37. While the question as to whether such a positive averment alone would suffice or require further substantiation could have been subject to further scrutiny in light of established precedents, the complete absence of such averments renders the claim deficient and unsustainable. The failure to even plead this integral element undermines the plaintiffs’ position, as the determination of the sufficiency of such an averment would necessarily rest upon the aforenoted delineation of the legal principles.
38. The overall analysis of the entire pleadings conspicuously omits the integral, essential element of the existence of Bhim Singh HUF. There is not even a single positive statement made by the plaintiff indicating as to how and when Bhim Singh HUF came into existence. So far as the assertions with respect to the existence of Ram Singh HUF are concerned, the same has already been stated to be partitioned by the plaintiffs themselves.

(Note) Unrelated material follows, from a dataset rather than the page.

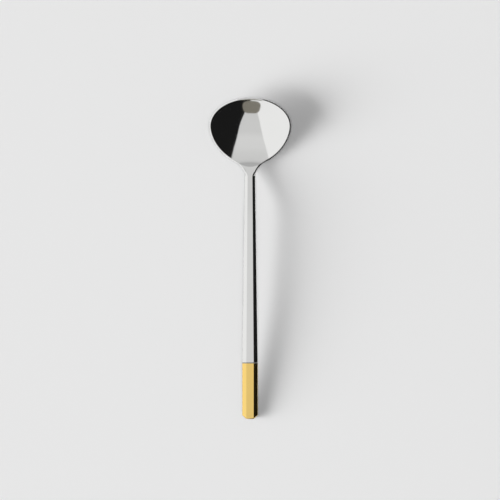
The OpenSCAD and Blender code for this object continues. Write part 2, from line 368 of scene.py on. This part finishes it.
bm = bmesh.new()
bmesh.ops.create_grid(bm, x_segments=WIDE - 1, y_segments=LAST, size=1)
station_of = bm.verts.layers.float.new("station")
column_of = bm.verts.layers.float.new("column")
depth_of = bm.verts.layers.float.new("depth")
for v in bm.verts:
    v[column_of] = (v.co.x + 1) / 2 * (WIDE - 1)
    v[station_of] = (v.co.y + 1) / 2 * LAST
under = bmesh.ops.duplicate(bm, geom=bm.faces[:])["geom"]
bmesh.ops.reverse_faces(bm, faces=[f for f in under if isinstance(f, bmesh.types.BMFace)])
for v in under:
    if isinstance(v, bmesh.types.BMVert):
        v.co.z -= SHEETS_APART
        v[depth_of] = 1.0
bmesh.ops.bridge_loops(bm, edges=[e for e in bm.edges if e.is_boundary])
across_rim = [e for e in bm.edges if e.verts[0][depth_of] != e.verts[1][depth_of]]
bmesh.ops.subdivide_edges(bm, edges=across_rim, cuts=RIM_STEPS, use_grid_fill=True)
for v in bm.verts:
    j, u, t = round(v[station_of]), columns[round(v[column_of])], v[depth_of]
    if t < ON_DIE:
        v.co = upper(j, u, edge_round(j, UPPER_SHARE))
    elif t > 1 - ON_DIE:
        v.co = lower(j, u, edge_round(j, LOWER_SHARE))
    else:
        v.co = rim(j, u, t)
bmesh.ops.recalc_face_normals(bm, faces=bm.faces)
for f in bm.faces:
    f.smooth = True
    y = f.calc_center_median().y
    f.material_index = int(y < GILDED_Y + GROOVE_W) + int(y < GILDED_Y)
bmesh.ops.scale(bm, vec=(MM, MM, MM), verts=bm.verts)
mesh = bpy.data.meshes.new("forged_spoon")
bm.to_mesh(mesh)
bm.free()
for name in ("station", "column", "depth"):
    mesh.attributes.remove(mesh.attributes[name])
spoon = bpy.data.objects.new("forged_spoon", mesh)
bpy.context.collection.objects.link(spoon)
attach(spoon, "root")
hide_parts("spoon")


# The steel is buffed to a mirror and the end is gilded over the same polish. The groove between them is
# rougher, as the buff doesn't reach it, and its colour is painted dark as shade in the groove. All three
# carry traces of the work: a fine grain along the spoon, a breath of haze, and a few hairlines from use.
GRAIN_STRETCH = 0.03
GRAIN_SHARE = 0.3
HAZE_SHARE = 0.7
HAIRLINE_W = 0.0016
HAIRLINE_PATCHES = 0.56
GRAIN_DEPTH = 0.00000012


def reckon(tree, kind, *values):
    node = tree.nodes.new("ShaderNodeMath")
    node.operation = kind
    for socket, value in zip(node.inputs, values):
        if isinstance(value, (int, float)):
            socket.default_value = value
        else:
            tree.links.new(value, socket)
    return node.outputs[0]


def blotches(tree, place, scale, detail):
    node = tree.nodes.new("ShaderNodeTexNoise")
    node.inputs["Scale"].default_value = scale
    node.inputs["Detail"].default_value = detail
    tree.links.new(place, node.inputs["Vector"])
    return node.outputs["Fac"]


polish = bpy.data.node_groups.new("traces_of_polish", "ShaderNodeTree")
polish.interface.new_socket("Place", in_out="INPUT", socket_type="NodeSocketVector")
for name in ("Keenest", "Dullest"):
    polish.interface.new_socket(name, in_out="INPUT", socket_type="NodeSocketFloat")
for name in ("Shade", "Roughness", "Height"):
    polish.interface.new_socket(name, in_out="OUTPUT", socket_type="NodeSocketFloat")
given = polish.nodes.new("NodeGroupInput")
drawn = polish.nodes.new("ShaderNodeMapping")
drawn.inputs["Scale"].default_value = (1, GRAIN_STRETCH, 1)
polish.links.new(given.outputs["Place"], drawn.inputs["Vector"])
grain = blotches(polish, drawn.outputs[0], scale=8000, detail=2)
haze = blotches(polish, given.outputs["Place"], scale=70, detail=3)
wander = blotches(polish, given.outputs["Place"], scale=85, detail=0)
patches = blotches(polish, given.outputs["Place"], scale=160, detail=1)
near_line = reckon(polish, "COMPARE", wander, 0.5, HAIRLINE_W)
used = reckon(polish, "GREATER_THAN", patches, HAIRLINE_PATCHES)
hairline = reckon(polish, "MULTIPLY", near_line, used)
hazy = reckon(polish, "MULTIPLY", haze, HAZE_SHARE)
grainy = reckon(polish, "MULTIPLY", grain, GRAIN_SHARE)
dull = reckon(polish, "MAXIMUM", reckon(polish, "ADD", hazy, grainy), hairline)
spread = reckon(polish, "SUBTRACT", given.outputs["Dullest"], given.outputs["Keenest"])
taken = polish.nodes.new("NodeGroupOutput")
roughness = reckon(polish, "MULTIPLY_ADD", dull, spread, given.outputs["Keenest"])
polish.links.new(roughness, taken.inputs["Roughness"])
polish.links.new(reckon(polish, "SUBTRACT", grain, hairline), taken.inputs["Height"])
polish.links.new(dull, taken.inputs["Shade"])


def polished_metal(name, bright, dim, keenest, dullest):
    metal = bpy.data.materials.new(name)
    metal.use_nodes = True
    tree = metal.node_tree
    shader = tree.nodes["Principled BSDF"]
    shader.inputs["Metallic"].default_value = 1.0
    place = tree.nodes.new("ShaderNodeTexCoord")
    traces = tree.nodes.new("ShaderNodeGroup")
    traces.node_tree = polish
    traces.inputs["Keenest"].default_value = keenest
    traces.inputs["Dullest"].default_value = dullest
    tree.links.new(place.outputs["Object"], traces.inputs["Place"])
    tint = tree.nodes.new("ShaderNodeMix")
    tint.data_type = "RGBA"
    tint.inputs["A"].default_value = (*bright, 1)
    tint.inputs["B"].default_value = (*dim, 1)
    tree.links.new(traces.outputs["Shade"], tint.inputs["Factor"])
    tree.links.new(tint.outputs["Result"], shader.inputs["Base Color"])
    tree.links.new(traces.outputs["Roughness"], shader.inputs["Roughness"])
    relief = tree.nodes.new("ShaderNodeBump")
    relief.inputs["Strength"].default_value = 1.0
    relief.inputs["Distance"].default_value = GRAIN_DEPTH
    tree.links.new(traces.outputs["Height"], relief.inputs["Height"])
    tree.links.new(relief.outputs["Normal"], shader.inputs["Normal"])
    mesh.materials.append(metal)


polished_metal("polished_steel", bright=(0.81, 0.81, 0.8), dim=(0.77, 0.77, 0.76), keenest=0.03, dullest=0.1)
# The groove's dark colour is painted shade; only its higher roughness is the groove's own dull finish.
polished_metal("groove_with_painted_shade", bright=(0.5, 0.49, 0.46), dim=(0.3, 0.29, 0.27), keenest=0.25, dullest=0.5)
polished_metal("gilding", bright=(0.97, 0.7, 0.235), dim=(0.93, 0.64, 0.195), keenest=0.035, dullest=0.12)

# The spoon lies on a plain pale table in a studio. Its shadow comes from a large softbox low on the left and
# a lamp overhead, with a faint light from the room. What the metal mirrors is a white wall on the left,
# black cloth on the right, a grey ceiling between them and a low dark form at the foot of the picture.
TABLE_SIZE = 6
PAPER = (0.86, 0.86, 0.86, 1)
bpy.ops.mesh.primitive_plane_add(size=TABLE_SIZE)
table = bpy.context.object
table.name = "table"
paper = bpy.data.materials.new("pale_table")
paper.use_nodes = True
matt = paper.node_tree.nodes["Principled BSDF"].inputs
matt["Base Color"].default_value = PAPER
matt["Roughness"].default_value = 0.9
matt["Specular IOR Level"].default_value = 0.0
table.data.materials.append(paper)


def fade(tree, value, low, high):
    node = tree.nodes.new("ShaderNodeMapRange")
    node.interpolation_type = "SMOOTHSTEP"
    node.inputs["From Min"].default_value = low
    node.inputs["From Max"].default_value = high
    tree.links.new(value, node.inputs["Value"])
    return node.outputs["Result"]


def axes(tree, vector):
    node = tree.nodes.new("ShaderNodeSeparateXYZ")
    tree.links.new(vector, node.inputs[0])
    return node.outputs


def lamp(name, kind, power):
    data = bpy.data.lights.new(name, kind)
    data.energy = power
    piece = bpy.data.objects.new(name, data)
    piece.visible_glossy = False
    bpy.context.collection.objects.link(piece)
    return piece


SOFTBOX_TURN = math.radians(195)
SOFTBOX_RISE = math.radians(20)
SOFTBOX_TILT = math.radians(18)
SOFTBOX_FAR = 20.0
SOFTBOX_W = 34.9
SOFTBOX_H = 12.5
SOFTBOX_POWER = 25200
SIDE_FADE = (0.36, -0.09)
FOOT_FADE = (0.0, 0.17)
OVERHEAD_POWER = 1.12
OVERHEAD_SPREAD = math.radians(14)
softbox = lamp("softbox", "AREA", SOFTBOX_POWER)
softbox.data.shape = "RECTANGLE"
softbox.data.size = SOFTBOX_W
softbox.data.size_y = SOFTBOX_H
turned = Matrix.Rotation(SOFTBOX_TURN + math.pi / 2, 4, "Z")
raised = Matrix.Rotation(math.pi / 2 - SOFTBOX_RISE, 4, "X")
set_back = Matrix.Translation((0, 0, SOFTBOX_FAR))
softbox.matrix_world = turned @ raised @ set_back @ Matrix.Rotation(SOFTBOX_TILT, 4, "Z")
softbox.data.use_nodes = True
cover = softbox.data.node_tree
on_cover = axes(cover, cover.nodes.new("ShaderNodeNewGeometry").outputs["Parametric"])
aside = reckon(cover, "ABSOLUTE", reckon(cover, "SUBTRACT", on_cover["X"], 0.5))
glow = reckon(cover, "MULTIPLY", fade(cover, aside, *SIDE_FADE), fade(cover, on_cover["Y"], *FOOT_FADE))
cover.links.new(glow, cover.nodes["Emission"].inputs["Strength"])
overhead = lamp("overhead", "SUN", OVERHEAD_POWER)
overhead.data.angle = OVERHEAD_SPREAD

TABLE_LEVEL = 0.79
ROOM_LEVEL = 0.05
WHITE = (1, 1, 1, 1)
BLACK_CLOTH = (0.012, 0.012, 0.012, 1)
LOW_FORM = (0.24, 0.225, 0.19, 1)
HORIZON = 0.02
CLOTH_EDGE = 0.474
CLOTH_SOFT = 0.01
CLOTH_LEAN = 0.0475
FOOT_SHIFT = 0.05
CEILING_SCALE = 0.125
CEILING = (
    (0.18, 0.71),
    (0.42, 0.72),
    (0.46, 0.79),
    (0.52, 0.78),
    (0.57, 0.74),
    (0.69, 0.7),
    (0.74, 0.64),
    (0.77, 0.5),
)
FORM_TURN = math.radians(1.9)
FORM_HALF_W = math.radians(10.9)
FORM_RISE = math.radians(13.3)
FORM_HALF_H = math.radians(9.1)
FORM_SQUARENESS = 3.0
FORM_FADE = (1.1, 0.9)
world = bpy.data.worlds.new("studio")
bpy.context.scene.world = world
world.use_nodes = True
studio = world.node_tree
studio.nodes.clear()


def ramp(value, stops):
    node = studio.nodes.new("ShaderNodeValToRGB")
    studio.links.new(value, node.inputs[0])
    elements = node.color_ramp.elements
    while len(elements) < len(stops):
        elements.new(0.5)
    for element, (place, level) in zip(elements, stops):
        element.position = place
        element.color = (level, level, level, 1)
    return node.outputs["Color"]


def laid_over(below, above, share):
    node = studio.nodes.new("ShaderNodeMix")
    node.data_type = "RGBA"
    for socket, value in (("A", below), ("B", above)):
        if isinstance(value, tuple):
            node.inputs[socket].default_value = value
        else:
            studio.links.new(value, node.inputs[socket])
    studio.links.new(share, node.inputs["Factor"])
    return node.outputs["Result"]


# Each direction is measured where it meets a ceiling one unit up: how far to the right, and how far away
there = axes(studio, studio.nodes.new("ShaderNodeTexCoord").outputs["Generated"])
height = reckon(studio, "MAXIMUM", there["Z"], HORIZON)
lean = reckon(studio, "MULTIPLY", reckon(studio, "ABSOLUTE", there["Y"]), CLOTH_LEAN)
leaning_height = reckon(studio, "MAXIMUM", reckon(studio, "SUBTRACT", there["Z"], lean), HORIZON)
right = reckon(studio, "DIVIDE", there["X"], leaning_height)
far = reckon(studio, "DIVIDE", there["Y"], height)
beyond_foot = reckon(studio, "MAXIMUM", reckon(studio, "SUBTRACT", -1.0, far), 0.0)
right = reckon(studio, "MULTIPLY_ADD", beyond_foot, FOOT_SHIFT, right)
ceiling = ramp(reckon(studio, "MULTIPLY_ADD", far, CEILING_SCALE, 0.5), CEILING)
on_cloth = fade(studio, right, CLOTH_EDGE - CLOTH_SOFT, CLOTH_EDGE + CLOTH_SOFT)
on_wall = fade(studio, right, CLOTH_SOFT - CLOTH_EDGE, -CLOTH_SOFT - CLOTH_EDGE)
mirrored = laid_over(laid_over(ceiling, BLACK_CLOTH, on_cloth), WHITE, on_wall)

# The low form is a rounded oblong, measured by the angles to its side and up
turn = reckon(studio, "ARCTAN2", there["X"], reckon(studio, "MULTIPLY", there["Y"], -1.0))
sideways = reckon(studio, "DIVIDE", reckon(studio, "ADD", turn, FORM_TURN), FORM_HALF_W)
elevation = reckon(studio, "ARCSINE", there["Z"])
upwards = reckon(studio, "DIVIDE", reckon(studio, "SUBTRACT", elevation, FORM_RISE), FORM_HALF_H)
sideways = reckon(studio, "POWER", reckon(studio, "ABSOLUTE", sideways), FORM_SQUARENESS)
upwards = reckon(studio, "POWER", reckon(studio, "ABSOLUTE", upwards), FORM_SQUARENESS)
low_form = fade(studio, reckon(studio, "ADD", sideways, upwards), *FORM_FADE)
mirrored = laid_over(mirrored, LOW_FORM, low_form)


def backdrop(colour, strength):
    node = studio.nodes.new("ShaderNodeBackground")
    for socket, value in (("Color", colour), ("Strength", strength)):
        if isinstance(value, (int, float, tuple)):
            node.inputs[socket].default_value = value
        else:
            studio.links.new(value, node.inputs[socket])
    return node.outputs[0]


def seen_by(ray, others, these):
    node = studio.nodes.new("ShaderNodeMixShader")
    studio.links.new(ray, node.inputs[0])
    studio.links.new(others, node.inputs[1])
    studio.links.new(these, node.inputs[2])
    return node.outputs[0]


rays = studio.nodes.new("ShaderNodeLightPath").outputs
room = seen_by(rays["Is Glossy Ray"], backdrop(WHITE, ROOM_LEVEL), backdrop(mirrored, 1.0))
room = seen_by(rays["Is Camera Ray"], room, backdrop(WHITE, TABLE_LEVEL))
studio.links.new(room, studio.nodes.new("ShaderNodeOutputWorld").inputs["Surface"])
bpy.context.scene.view_settings.view_transform = "Standard"
bpy.context.scene.cycles.caustics_reflective = False

# The camera looks straight down from well above the spoon, with the handle at the foot of the picture.
CAMERA_H = 3.0
PICTURE_W = 0.2339
PICTURE_MIDDLE_Y = 0.004
FILM_W = 36
camera_data = bpy.data.cameras.new("camera")
camera_data.sensor_width = FILM_W
camera_data.lens = FILM_W * CAMERA_H / PICTURE_W
camera_data.clip_end = 20
camera = bpy.data.objects.new("camera", camera_data)
camera.location = (0, PICTURE_MIDDLE_Y, CAMERA_H)
bpy.context.collection.objects.link(camera)
bpy.context.scene.camera = camera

39. In view of the foregoing observations and the noticeable absence of specific pleadings establishing the formation of the Bhim Singh HUF, in which plaintiff No. 1 asserts a coparcenary right, this Court finds that the plaintiffs have failed to demonstrate a valid and sustainable cause of action. The pleadings and plaint in the instant case lack the necessary material particulars to substantiate the existence and constitution of the alleged HUF. Such a deficiency, being both procedural and substantive in nature, renders the suit patently devoid of a cause of action.
40. Accordingly, the instant application under Order VII Rule 11 of CPC stands allowed. CS(OS) 382/2021, I.A. 10216-10217/2021, I.A. 17236/2021, I.A. 17240/2021, I.A. 19300/2022
41. Consequently, the suit, along with pending applications, stands dismissed. No order as to costs.